» **Source data**:

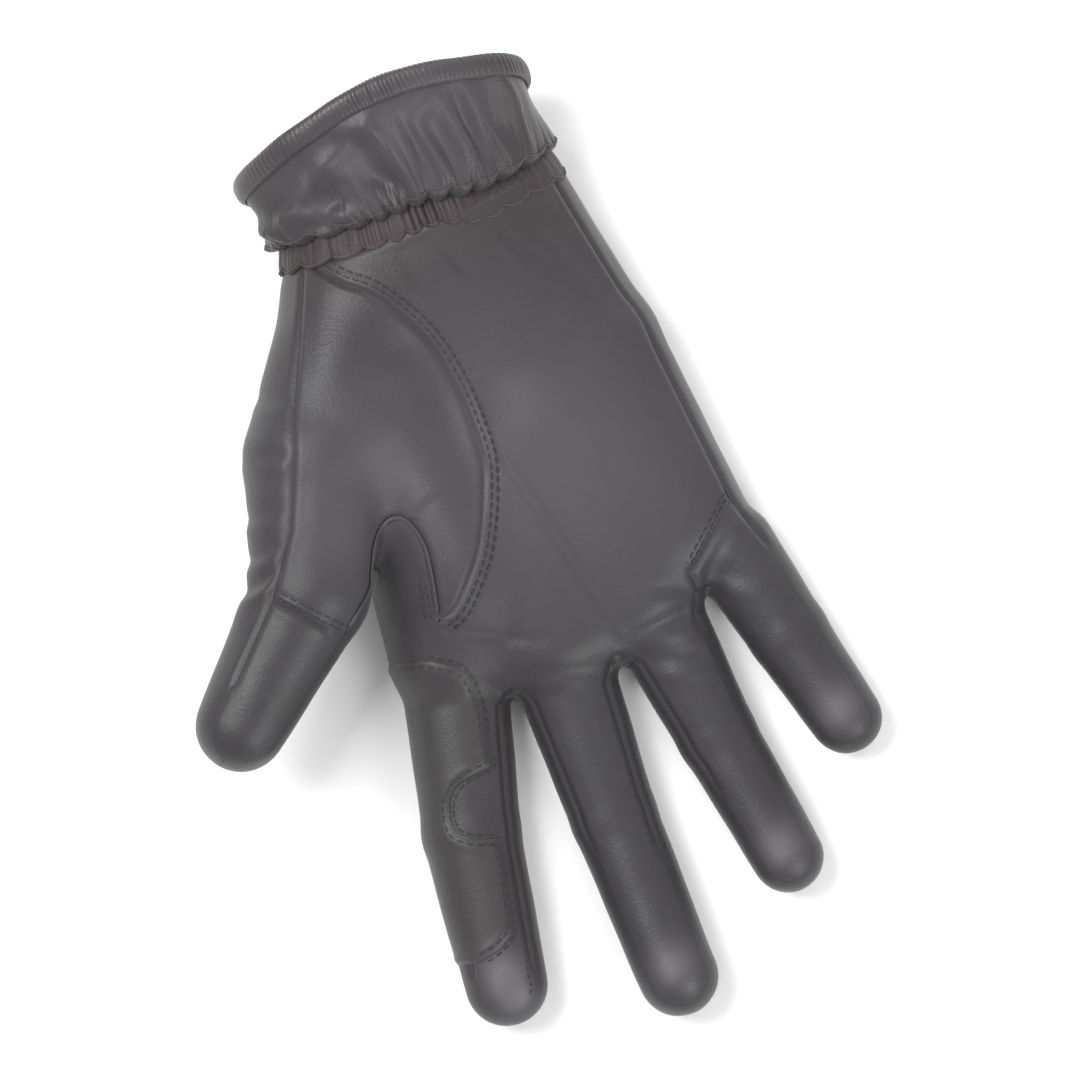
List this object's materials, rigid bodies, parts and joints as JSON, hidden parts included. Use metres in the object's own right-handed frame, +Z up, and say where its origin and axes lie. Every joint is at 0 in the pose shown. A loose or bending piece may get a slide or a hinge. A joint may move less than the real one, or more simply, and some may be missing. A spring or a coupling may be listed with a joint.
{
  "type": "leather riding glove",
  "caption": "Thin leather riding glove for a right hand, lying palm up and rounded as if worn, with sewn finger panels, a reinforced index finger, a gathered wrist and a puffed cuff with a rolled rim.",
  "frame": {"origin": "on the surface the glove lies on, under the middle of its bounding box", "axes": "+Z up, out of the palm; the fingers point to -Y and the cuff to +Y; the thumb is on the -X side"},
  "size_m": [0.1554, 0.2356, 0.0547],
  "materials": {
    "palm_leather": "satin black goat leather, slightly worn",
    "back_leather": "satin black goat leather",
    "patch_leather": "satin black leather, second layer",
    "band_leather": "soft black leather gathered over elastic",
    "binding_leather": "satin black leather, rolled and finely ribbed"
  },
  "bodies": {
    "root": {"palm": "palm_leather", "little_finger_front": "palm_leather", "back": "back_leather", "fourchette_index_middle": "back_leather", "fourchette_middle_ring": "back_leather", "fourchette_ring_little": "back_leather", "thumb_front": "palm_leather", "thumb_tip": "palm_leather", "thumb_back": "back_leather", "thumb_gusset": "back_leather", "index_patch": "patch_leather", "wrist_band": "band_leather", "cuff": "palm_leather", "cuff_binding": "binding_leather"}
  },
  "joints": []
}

» **The problem**: Extract the full listing above without alteration.

» **Result**:
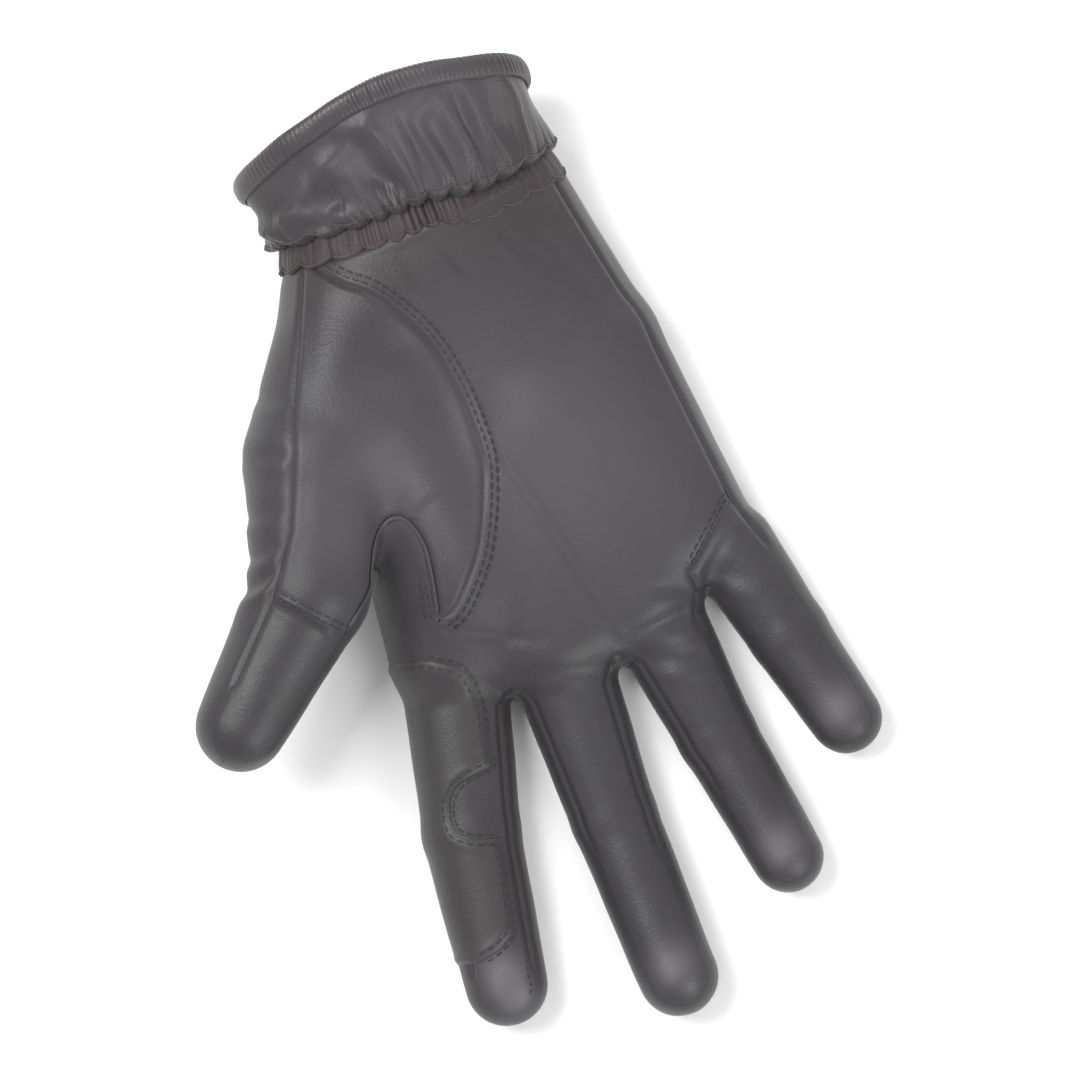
List this object's materials, rigid bodies, parts and joints as JSON, hidden parts included. Use metres in the object's own right-handed frame, +Z up, and say where its origin and axes lie. Every joint is at 0 in the pose shown. A loose or bending piece may get a slide or a hinge. A joint may move less than the real one, or more simply, and some may be missing. A spring or a coupling may be listed with a joint.
{
  "type": "leather riding glove",
  "caption": "Thin leather riding glove for a right hand, lying palm up and rounded as if worn, with sewn finger panels, a reinforced index finger, a gathered wrist and a puffed cuff with a rolled rim.",
  "frame": {"origin": "on the surface the glove lies on, under the middle of its bounding box", "axes": "+Z up, out of the palm; the fingers point to -Y and the cuff to +Y; the thumb is on the -X side"},
  "size_m": [0.1554, 0.2356, 0.0547],
  "materials": {
    "palm_leather": "satin black goat leather, slightly worn",
    "back_leather": "satin black goat leather",
    "patch_leather": "satin black leather, second layer",
    "band_leather": "soft black leather gathered over elastic",
    "binding_leather": "satin black leather, rolled and finely ribbed"
  },
  "bodies": {
    "root": {"palm": "palm_leather", "little_finger_front": "palm_leather", "back": "back_leather", "fourchette_index_middle": "back_leather", "fourchette_middle_ring": "back_leather", "fourchette_ring_little": "back_leather", "thumb_front": "palm_leather", "thumb_tip": "palm_leather", "thumb_back": "back_leather", "thumb_gusset": "back_leather", "index_patch": "patch_leather", "wrist_band": "band_leather", "cuff": "palm_leather", "cuff_binding": "binding_leather"}
  },
  "joints": []
}